[Work to do]: Write out the data again in full, exactly as it reads.

□ □ □ □

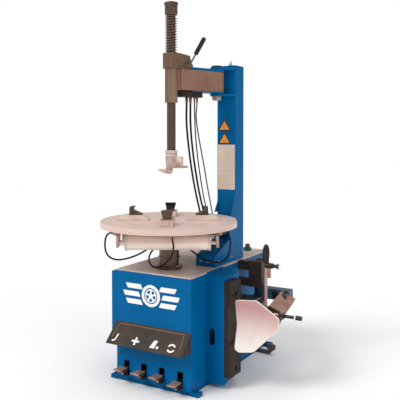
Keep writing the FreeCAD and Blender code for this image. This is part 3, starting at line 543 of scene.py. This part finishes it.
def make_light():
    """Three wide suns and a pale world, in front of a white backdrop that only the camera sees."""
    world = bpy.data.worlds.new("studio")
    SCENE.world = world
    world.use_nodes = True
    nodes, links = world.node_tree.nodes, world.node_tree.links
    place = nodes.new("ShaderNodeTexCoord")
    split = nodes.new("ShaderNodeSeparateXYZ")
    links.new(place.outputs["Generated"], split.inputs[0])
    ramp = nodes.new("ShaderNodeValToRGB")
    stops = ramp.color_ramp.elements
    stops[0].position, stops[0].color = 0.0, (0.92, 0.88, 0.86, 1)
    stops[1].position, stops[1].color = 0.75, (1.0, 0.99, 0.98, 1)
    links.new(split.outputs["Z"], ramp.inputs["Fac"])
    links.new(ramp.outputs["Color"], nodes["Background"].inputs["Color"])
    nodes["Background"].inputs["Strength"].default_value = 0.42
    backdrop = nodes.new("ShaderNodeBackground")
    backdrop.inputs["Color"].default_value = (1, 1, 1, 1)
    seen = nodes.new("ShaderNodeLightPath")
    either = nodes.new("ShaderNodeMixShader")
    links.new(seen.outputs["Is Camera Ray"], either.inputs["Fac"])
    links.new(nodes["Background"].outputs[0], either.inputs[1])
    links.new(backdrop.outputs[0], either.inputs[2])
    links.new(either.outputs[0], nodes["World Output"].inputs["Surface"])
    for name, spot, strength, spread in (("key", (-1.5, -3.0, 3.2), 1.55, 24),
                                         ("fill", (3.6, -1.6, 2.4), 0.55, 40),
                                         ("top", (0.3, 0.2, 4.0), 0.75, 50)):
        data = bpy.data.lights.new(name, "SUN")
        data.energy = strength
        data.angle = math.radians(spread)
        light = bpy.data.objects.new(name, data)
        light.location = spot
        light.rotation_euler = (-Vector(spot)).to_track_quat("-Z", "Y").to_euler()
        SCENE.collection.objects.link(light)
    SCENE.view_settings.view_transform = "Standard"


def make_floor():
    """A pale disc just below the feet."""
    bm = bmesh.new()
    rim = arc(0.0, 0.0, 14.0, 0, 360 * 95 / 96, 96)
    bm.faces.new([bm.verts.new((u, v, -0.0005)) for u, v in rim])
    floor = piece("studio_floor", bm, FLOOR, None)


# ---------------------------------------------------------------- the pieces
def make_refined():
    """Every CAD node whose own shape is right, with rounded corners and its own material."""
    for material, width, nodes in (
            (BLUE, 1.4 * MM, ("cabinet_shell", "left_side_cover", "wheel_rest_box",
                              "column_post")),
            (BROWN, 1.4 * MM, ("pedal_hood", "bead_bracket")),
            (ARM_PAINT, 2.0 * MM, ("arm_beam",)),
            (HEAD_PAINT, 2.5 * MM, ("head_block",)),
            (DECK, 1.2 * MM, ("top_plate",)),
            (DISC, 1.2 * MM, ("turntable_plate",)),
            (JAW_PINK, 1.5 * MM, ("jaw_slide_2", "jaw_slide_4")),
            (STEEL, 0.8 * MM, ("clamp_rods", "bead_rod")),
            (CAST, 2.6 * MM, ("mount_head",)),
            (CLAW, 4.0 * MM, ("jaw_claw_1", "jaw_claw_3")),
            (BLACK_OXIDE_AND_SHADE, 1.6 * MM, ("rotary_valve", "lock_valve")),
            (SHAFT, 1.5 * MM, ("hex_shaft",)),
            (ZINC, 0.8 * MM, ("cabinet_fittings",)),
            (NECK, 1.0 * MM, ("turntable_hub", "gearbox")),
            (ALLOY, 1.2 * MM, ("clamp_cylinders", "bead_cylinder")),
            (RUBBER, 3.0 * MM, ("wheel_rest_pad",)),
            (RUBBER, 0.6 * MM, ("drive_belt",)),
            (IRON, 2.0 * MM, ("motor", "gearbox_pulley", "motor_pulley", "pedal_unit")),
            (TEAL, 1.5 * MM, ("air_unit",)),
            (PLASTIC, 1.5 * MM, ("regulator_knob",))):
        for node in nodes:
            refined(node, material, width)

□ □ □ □

[Task response]:
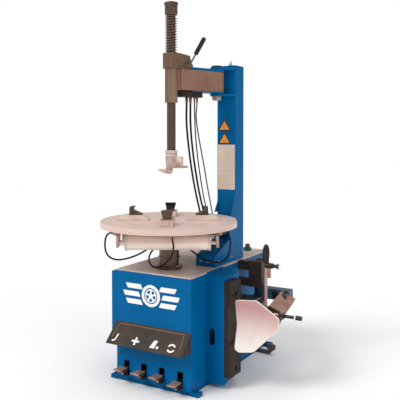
Keep writing the FreeCAD and Blender code for this image. This is part 3, starting at line 543 of scene.py. This part finishes it.
def make_light():
    """Three wide suns and a pale world, in front of a white backdrop that only the camera sees."""
    world = bpy.data.worlds.new("studio")
    SCENE.world = world
    world.use_nodes = True
    nodes, links = world.node_tree.nodes, world.node_tree.links
    place = nodes.new("ShaderNodeTexCoord")
    split = nodes.new("ShaderNodeSeparateXYZ")
    links.new(place.outputs["Generated"], split.inputs[0])
    ramp = nodes.new("ShaderNodeValToRGB")
    stops = ramp.color_ramp.elements
    stops[0].position, stops[0].color = 0.0, (0.92, 0.88, 0.86, 1)
    stops[1].position, stops[1].color = 0.75, (1.0, 0.99, 0.98, 1)
    links.new(split.outputs["Z"], ramp.inputs["Fac"])
    links.new(ramp.outputs["Color"], nodes["Background"].inputs["Color"])
    nodes["Background"].inputs["Strength"].default_value = 0.42
    backdrop = nodes.new("ShaderNodeBackground")
    backdrop.inputs["Color"].default_value = (1, 1, 1, 1)
    seen = nodes.new("ShaderNodeLightPath")
    either = nodes.new("ShaderNodeMixShader")
    links.new(seen.outputs["Is Camera Ray"], either.inputs["Fac"])
    links.new(nodes["Background"].outputs[0], either.inputs[1])
    links.new(backdrop.outputs[0], either.inputs[2])
    links.new(either.outputs[0], nodes["World Output"].inputs["Surface"])
    for name, spot, strength, spread in (("key", (-1.5, -3.0, 3.2), 1.55, 24),
                                         ("fill", (3.6, -1.6, 2.4), 0.55, 40),
                                         ("top", (0.3, 0.2, 4.0), 0.75, 50)):
        data = bpy.data.lights.new(name, "SUN")
        data.energy = strength
        data.angle = math.radians(spread)
        light = bpy.data.objects.new(name, data)
        light.location = spot
        light.rotation_euler = (-Vector(spot)).to_track_quat("-Z", "Y").to_euler()
        SCENE.collection.objects.link(light)
    SCENE.view_settings.view_transform = "Standard"


def make_floor():
    """A pale disc just below the feet."""
    bm = bmesh.new()
    rim = arc(0.0, 0.0, 14.0, 0, 360 * 95 / 96, 96)
    bm.faces.new([bm.verts.new((u, v, -0.0005)) for u, v in rim])
    floor = piece("studio_floor", bm, FLOOR, None)


# ---------------------------------------------------------------- the pieces
def make_refined():
    """Every CAD node whose own shape is right, with rounded corners and its own material."""
    for material, width, nodes in (
            (BLUE, 1.4 * MM, ("cabinet_shell", "left_side_cover", "wheel_rest_box",
                              "column_post")),
            (BROWN, 1.4 * MM, ("pedal_hood", "bead_bracket")),
            (ARM_PAINT, 2.0 * MM, ("arm_beam",)),
            (HEAD_PAINT, 2.5 * MM, ("head_block",)),
            (DECK, 1.2 * MM, ("top_plate",)),
            (DISC, 1.2 * MM, ("turntable_plate",)),
            (JAW_PINK, 1.5 * MM, ("jaw_slide_2", "jaw_slide_4")),
            (STEEL, 0.8 * MM, ("clamp_rods", "bead_rod")),
            (CAST, 2.6 * MM, ("mount_head",)),
            (CLAW, 4.0 * MM, ("jaw_claw_1", "jaw_claw_3")),
            (BLACK_OXIDE_AND_SHADE, 1.6 * MM, ("rotary_valve", "lock_valve")),
            (SHAFT, 1.5 * MM, ("hex_shaft",)),
            (ZINC, 0.8 * MM, ("cabinet_fittings",)),
            (NECK, 1.0 * MM, ("turntable_hub", "gearbox")),
            (ALLOY, 1.2 * MM, ("clamp_cylinders", "bead_cylinder")),
            (RUBBER, 3.0 * MM, ("wheel_rest_pad",)),
            (RUBBER, 0.6 * MM, ("drive_belt",)),
            (IRON, 2.0 * MM, ("motor", "gearbox_pulley", "motor_pulley", "pedal_unit")),
            (TEAL, 1.5 * MM, ("air_unit",)),
            (PLASTIC, 1.5 * MM, ("regulator_knob",))):
        for node in nodes:
            refined(node, material, width)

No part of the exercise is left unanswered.